What it's about:
Negotiations are underway to resettle a Native American community in coastal Louisiana, after the tribe lost nearly all its land partly due to rising seas, a first in the United States, reports Houma Today.
The band of Biloxi-Chitimacha-Choctaw, who live on the Isle de Jean Charles – a Louisiana coastal wetland - have seen some 98 percent of their land disappear since the 1950s.
The area has suffered massive land loss since 1955 and is expected to act as a model for other communities that may need to relocate in response to increasing coastal hazards, the local newspaper said.
There are only about 320 acres left of Isle de Jean Charles, which officials estimate was more than 22,000 acres 60 years ago. Experts estimate the island will be completely submerged within 50 years, it added.
Negotiations are underway between the state and a landowner for a sugar-cane farm that could serve as the relocation site.
The area has been pummelled by a number of hurricanes from Lili in 2002 to Ivan in 2004, Katrina in 2005 and Gustav in 2008.
Why it's noteworthy:
In 2016, Louisiana won a $92.6 million grant from the U.S. Department of Housing and Urban Development through the National Disaster Resilience Competition that aimed to invest $1 billion in communities struck by federally declared major disasters since 2011.
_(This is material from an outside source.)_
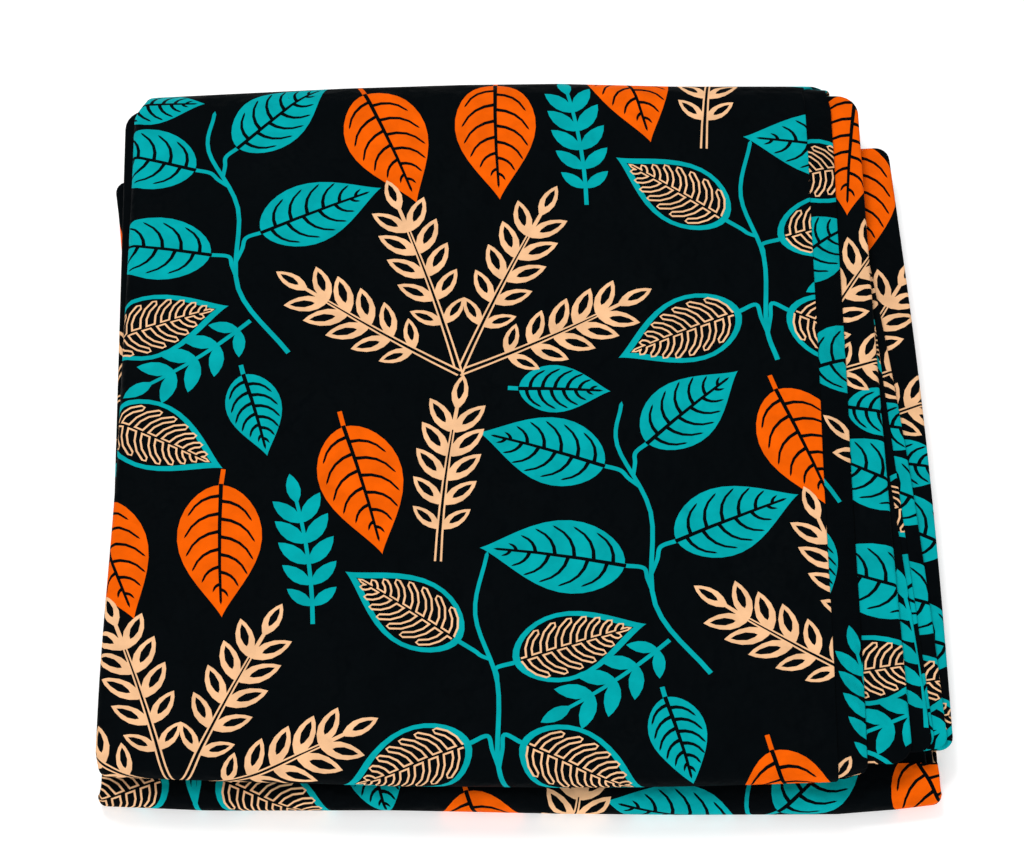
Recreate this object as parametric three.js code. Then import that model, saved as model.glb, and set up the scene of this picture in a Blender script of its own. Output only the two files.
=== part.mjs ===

Louisiana was one of 13 states and municipalities to receive grants, with $48.3 million being allocated to the resettlement and the remaining money going to resilience initiatives in six coastal parishes, Houma Today reports.
Louisiana’s coast has been sinking at a fast pace compared to most U.S. coastal areas, a phenomenon officials attribute to sea level rise and shoreline erosion.